Esse canalizar da perda, o luto onipresente absorvido por um espírito morto é constantemente relembrado nesta nova obra de Damien Manivel, que segue o destino de quatro mulheres tocadas, cada uma à sua maneira, pelos gestos coreograficamente idealizados por Isadora 96 anos antes. Diríamos nós que em “Os Filhos da Isadora'' há um requer da emoção que quebra a estética fria de tendências documentais. Esse sentimento é aliado na performance, no processo de criação e no ecletismo com que o filme se desenvolve para emanar o seu mais triunfante ato.

Deste lado chega-nos à memória um dos grandes filmes da década passada, “Before We Go”, de Jorge Leon: o poder do “bailado” que aufere um certo tipo de exorcismo reparador, físico e espiritual, para com os corpos decadentes.
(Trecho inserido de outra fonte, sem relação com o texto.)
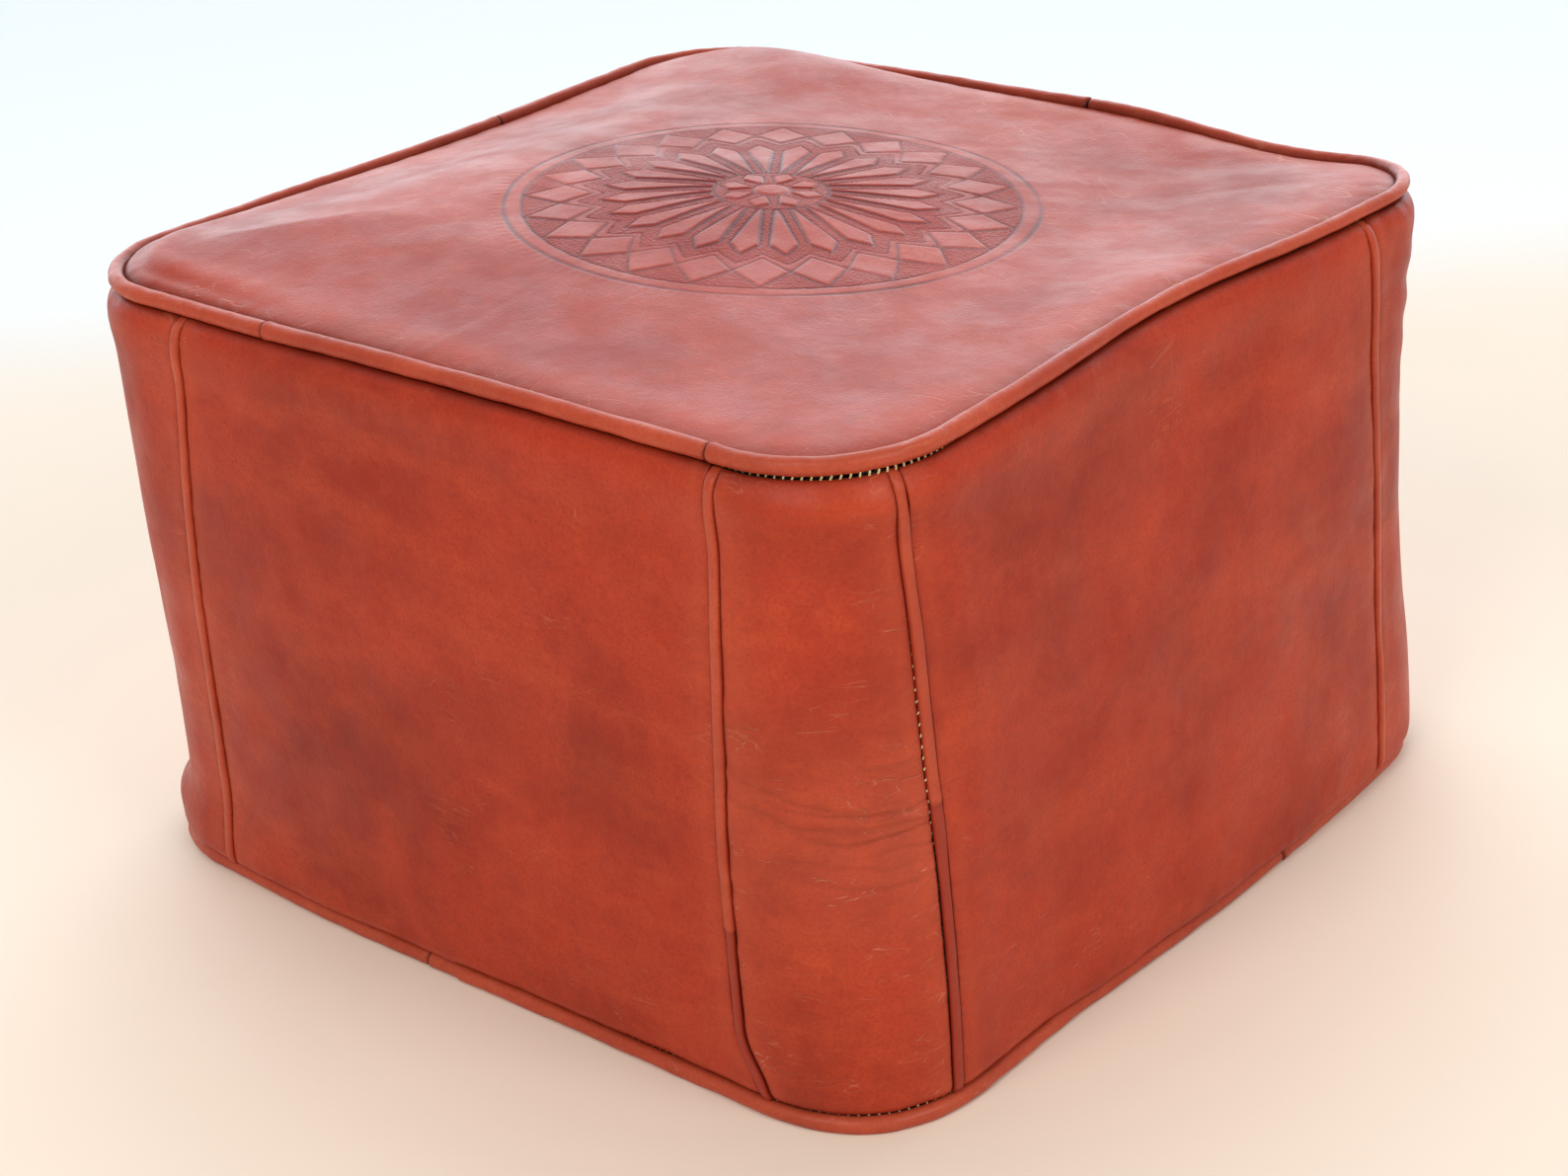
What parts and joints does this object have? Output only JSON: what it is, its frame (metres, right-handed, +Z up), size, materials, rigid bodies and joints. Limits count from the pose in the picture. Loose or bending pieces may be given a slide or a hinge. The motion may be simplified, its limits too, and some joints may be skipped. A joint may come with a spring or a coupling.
{
  "type": "leather pouf",
  "caption": "Square stuffed leather pouf with piped seams, separate corner strips and an embossed medallion on top; a zip underneath opens the cover to its stuffed cotton bag.",
  "frame": {"origin": "centre of the base on the floor", "axes": "+Z up, -Y out of the front face, +X out of the right face, along the zip"},
  "size_m": [0.5, 0.48, 0.313],
  "materials": {
    "leather": "vegetable-tanned goat leather, orange-red brown, mottled, satin, with a fine grain and light scratches",
    "piping_leather": "the same leather in narrow strips, a little lighter where it is stretched over its cord",
    "base_leather": "plain split leather, matt, browner than the cover",
    "piping_cord": "twisted jute cord",
    "thread": "waxed cotton thread, cream to yellow",
    "bag_cotton": "unbleached plain-weave cotton",
    "wadding": "matted cotton wadding, off-white",
    "foam": "open-cell foam, pale yellow",
    "zip_tape": "herringbone twill tape, dark brown",
    "brass": "brass, lightly worn"
  },
  "bodies": {
    "pouf": {"top_panel": "leather", "side_panel_front": "leather", "side_panel_right": "leather", "side_panel_back": "leather", "side_panel_left": "leather", "corner_panel_front_left": "leather", "corner_panel_front_right": "leather", "corner_panel_back_right": "leather", "corner_panel_back_left": "leather", "upright_piping_front_left": "piping_leather", "upright_piping_front_right": "piping_leather", "upright_piping_right_front": "piping_leather", "upright_piping_right_back": "piping_leather", "upright_piping_back_right": "piping_leather", "upright_piping_back_left": "piping_leather", "upright_piping_left_back": "piping_leather", "upright_piping_left_front": "piping_leather", "top_piping_strip_1": "piping_leather", "top_piping_strip_2": "piping_leather", "top_piping_strip_3": "piping_leather", "top_piping_strip_4": "piping_leather", "base_piping_strip_1": "piping_leather", "base_piping_strip_2": "piping_leather", "base_piping_strip_3": "piping_leather", "base_piping_strip_4": "piping_leather", "base_panel_front": "base_leather", "base_panel_back": "base_leather", "top_piping_cord": "piping_cord", "base_piping_cord": "piping_cord", "seam_thread_front_left": "thread", "seam_thread_front_right": "thread", "seam_thread_right_front": "thread", "seam_thread_right_back": "thread", "seam_thread_back_right": "thread", "seam_thread_back_left": "thread", "seam_thread_left_back": "thread", "seam_thread_left_front": "thread", "seam_thread_top": "thread", "seam_thread_base": "thread", "cotton_bag": "bag_cotton", "wadding_base": "wadding", "wadding_wrap": "wadding", "wadding_top": "wadding", "foam_core": "foam", "zip_tape_front": "zip_tape", "zip_tape_back": "zip_tape", "zip_teeth_front": "brass", "zip_teeth_back": "brass", "zip_top_stop_front": "brass", "zip_top_stop_back": "brass", "zip_bottom_stop": "brass"},
    "zip_slider": {"zip_slider": "brass"},
    "zip_pull": {"zip_pull": "brass"}
  },
  "joints": [
    {"name": "zip_slide", "type": "slide", "parent": "pouf", "child": "zip_slider", "axis": [-1, 0, 0], "range_m": [0, 0.338], "deforming": ["zip_tape_front", "zip_tape_back", "zip_teeth_front", "zip_teeth_back"]},
    {"name": "zip_pull_flip", "type": "hinge", "parent": "zip_slider", "child": "zip_pull", "pos_m": [0.17, 0, 0.00745], "axis": [0, -1, 0], "range_deg": [-15, 165]}
  ]
}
Porém, se um falava de velhice e decadência, o fim dos dias que se avizinha, em “Os Filhos da Isadora” é o cerne que determina a maternidade e que as conecta perante um ato apenas.

Em quatro mulheres, só uma capta realmente o fardo com que Isadora catalisou a construção do seu monumento. Para a experienciarmos, há que esperar. A belíssima compensação (convém realçar) chega-nos no breu da noite, sob as luzes sem pujança e na silhueta disforme para quem o tempo não foi amigável. Sim, o tempo não é cordial nem simpatizante com a nossa dor e, por isso mesmo, este desfecho transmite uma mágoa avassaladora.

Uma estrofe de um singelo poema embarcado na dança interior, sobre os sentimentos alicerçados e de como a arte não é propriedade de nenhuma vivalma; apenas é vivida e degustada pelo tempo.